Remodeling for Safety: The Bathroom

Home.Advisor.com

If your goal is to help your parent(s) stay in their own home as long as possible, bathroom safety should be a priority.

As Boomers age, we're helping our parents deal with livability issues. All too soon, we'll be dealing with these issues for ourselves and our spouses. Some of us — the "early aged," who have some sort of injury or debilitating condition — are already dealing with these challenges.

This is the first of a series of articles that will look at how you can modify a home to fit the needs of someone who is growing older — whether that person is your parent, your spouse, or you. This article focuses on the bathroom. I'll take a look at a typical bathroom design and highlight the areas that are likely to be problems for someone with age-related disabilities. You'll learn how you can redesign a bathroom to be safer — but still look like it belongs in a home, not a hospital.

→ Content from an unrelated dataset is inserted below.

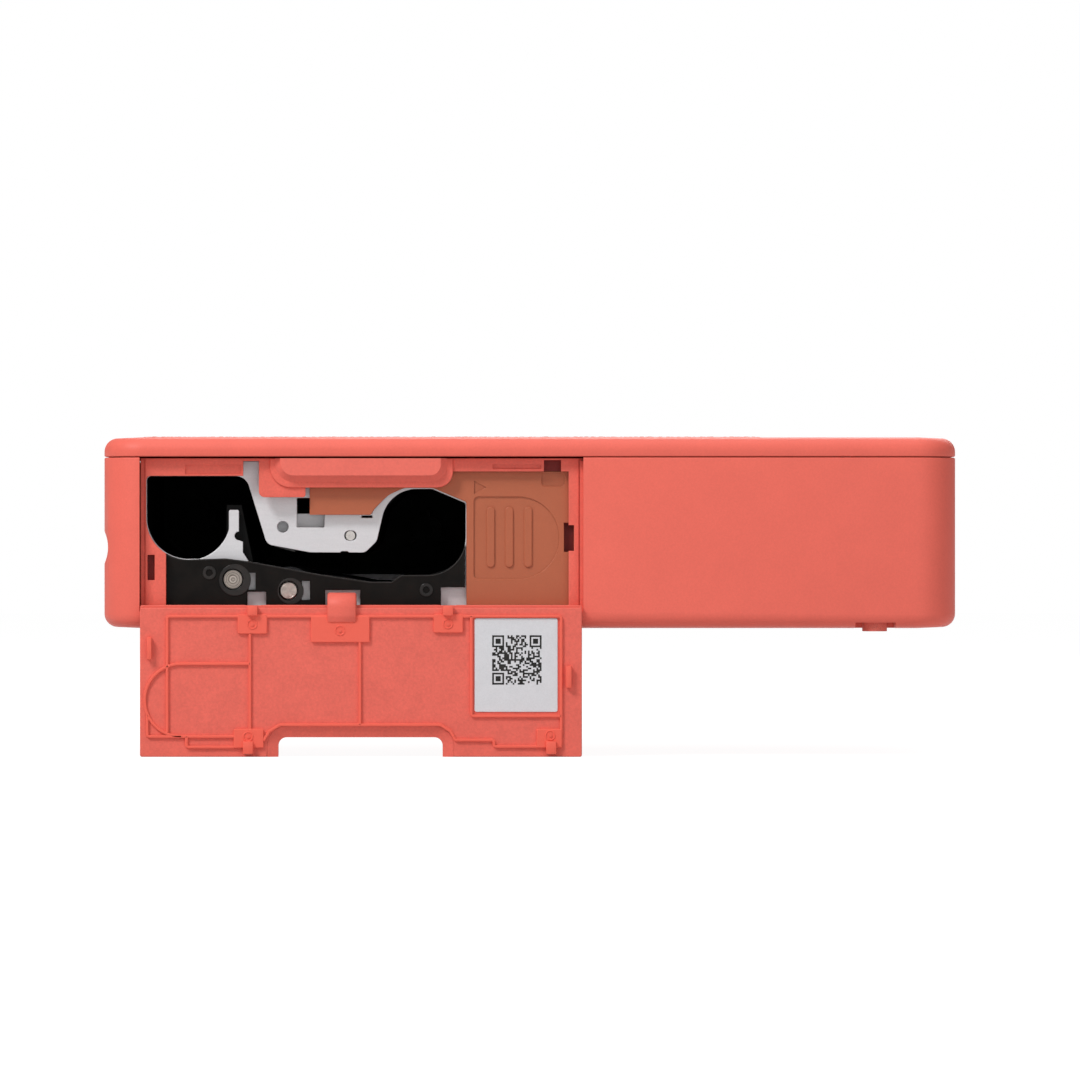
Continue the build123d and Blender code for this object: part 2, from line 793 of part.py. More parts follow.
pinion_phase = 0.0
reduction_large_phase = mesh_phase(pinion_phase, pinion_teeth, reduction_large_teeth,
                                   direction(motor_axis, reduction_axis))
reduction_small_phase = 0.0
long_idler_phase = mesh_phase(reduction_small_phase, reduction_small_teeth, long_idler_teeth,
                              direction(reduction_axis, long_idler_axis))
short_idler_phase = mesh_phase(long_idler_phase, long_idler_teeth, short_idler_teeth,
                               direction(long_idler_axis, short_idler_axis))
feed_phase = mesh_phase(short_idler_phase, short_idler_teeth, feed_teeth,
                        direction(short_idler_axis, feed_axis))
takeup_phase = mesh_phase(feed_phase, feed_teeth, takeup_teeth,
                          direction(feed_axis, takeup_axis))
pickup_idler_phase = mesh_phase(pinion_phase, pinion_teeth, pickup_idler_teeth,
                                direction(motor_axis, pickup_idler_axis))
pickup_phase = mesh_phase(pickup_idler_phase, pickup_idler_teeth, pickup_teeth,
                          direction(pickup_idler_axis, pickup_axis))
post_radius = 1.0
post_places = [
    (reduction_axis, plane_two, plane_one[0]), (long_idler_axis, plane_two, plane_two[0]),
    (short_idler_axis, plane_two, plane_two[0]), (pickup_idler_axis, plane_one, plane_one[0])]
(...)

Home is where the heart is

If you aren't familiar with the term "aging in place," it simply means your parents' ability to stay in the home they know and love as they grow older. As you can imagine, that's going to require some changes to the house. You're probably envisioning grab bars, walkers, and those thick plastic booster seats that sit on top of the toilet. But the concept of aging in place entails much more. It involves issues from saving money by residing in independent housing to creating living spaces that match your parents' lifestyle of today, not their lifestyle of 25 years ago. Aging in place is about creating a living space that supports them, or at least minimizes the demands that age places on their abilities. With care and planning, you can do this via many artful solutions instead of slapdash measures.